At first glance, observing their art on opposite walls in the main gallery, one might think the two clusters of art represent antithetical points of view and execution. Newport’s robust stitchery versus Lackey’s inclination to highlight the process of flowing; his darkling monochromatic palette, her startling cobalt blues; his army blanket supports, her meticulously hand-drawn grids on paper; his gnarly surfaces, her neat, calm meshes; his irregularly shaped compositions, her Spartan rectangles.

Yet correspondences, as Newport and Lackey remind us, emerge upon further viewing: their vertical compositions convey a kind of order and classical uniformity; asymmetric shapes and forms enliven and colorize the pictorial spaces; both employ open ended, ad hoc creative techniques; and repetitive titles emphasize the seriously serial explorations of mending and flowing, the common but enthralling modus operandi of these two makers.

Mark Newport, Mend 21, Wool, acrylic, cotton, 40 x 28 in., 2021. Photo: George P. Perez

Mend 21 (2021), a prime example of one of Newport’s ongoing Mending series, began, like most, with a cut into the wool army blanket material, indicative of the inevitable tears and abrasions in a fabric used to warm and protect a vulnerable body. The subsequent mending of the cut, via darning and embroidery, leaves a physical reminder of the repair or “scab,” as per the artist.  Executed with thick or thin thread, the circular or rectangular halos surrounding these wounds add subtle color and texture to the gray wool ground of the blanket.

Mark Newport, Swathe, Wool, acrylic, cotton, 83 x 59 in., 2023. Photo: George P. Perez

Swathe (2023), the largest and one of the latest Newport works on view, is boldly and brazenly colorful, sporting three swaths of yellow at the left, a squiggly yellow line above, green, black, and brown horizontal stitching within two amoebic forms near the top, plus an organic oozing of multicolor hues at mid-center countered by a punchy red and black plaid patch at lower right.
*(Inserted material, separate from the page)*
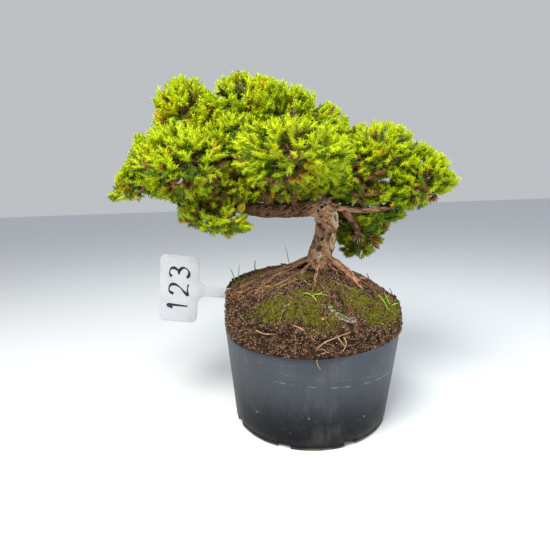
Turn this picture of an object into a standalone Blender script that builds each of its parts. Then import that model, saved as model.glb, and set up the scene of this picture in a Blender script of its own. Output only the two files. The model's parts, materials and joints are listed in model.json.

Moreover, the scrunched and bunched ball of fabric right of center heightens tactility and tautens Swathe’s irregular shape.

Jane Lackey, Almost being said, flow 3, Acrylic, ink, graphite, paper, 35 x 23 in., 2022. Photo: Addison Doty

Lackey’s Almost being said, flow 3 (2022), one of her identically titled drawings (with numerical designations), establishes the format for a quartet of spare, asymmetric arrangements of flowing cobalt forms encroaching upon precisely drawn paper grids. Like Newport, she too begins with consistent support, his an army blanket, hers a grid, that each artist then disrupts or interrupts. Here, in flow 3, two cobalt forms appear to be advancing toward the center, one on the left edging in slowly, the other at the upper right moving (hurtling?) comet-like toward the center. As Lackey’s lyrical titles imply, something undefined is being said, thought or felt, but provocatively, what that is, is only “almost” laid bare.

Jane Lackey, Almost being said, flow 4, Acrylic, ink, graphite, paper, 35 x 23 in., 2022. Photo: Addison Doty

Similarly, in Almost being said, flow 4 (2022), the slowly descending blue form appears to be on the verge of enveloping the tight, orderly grid. The tempo varies from composition to composition, evoking states of mind, emotional ups and downs, shifting moods and, as Lackey observes, “assertions of self within a plaid of connective tissue.”

Hence, Mark Newport and Jane Lackey: Together and apart, singular but connected, Midwesterner and Southwesterner, two makers linked across the miles via stitching and flowing. Correspondence, not competition, as they’ve confirmed, is the order of the day.

Correspondence is on view at Simone DeSousa Gallery, 444 W. Willis St., Detroit, MI, through August 12, 2023.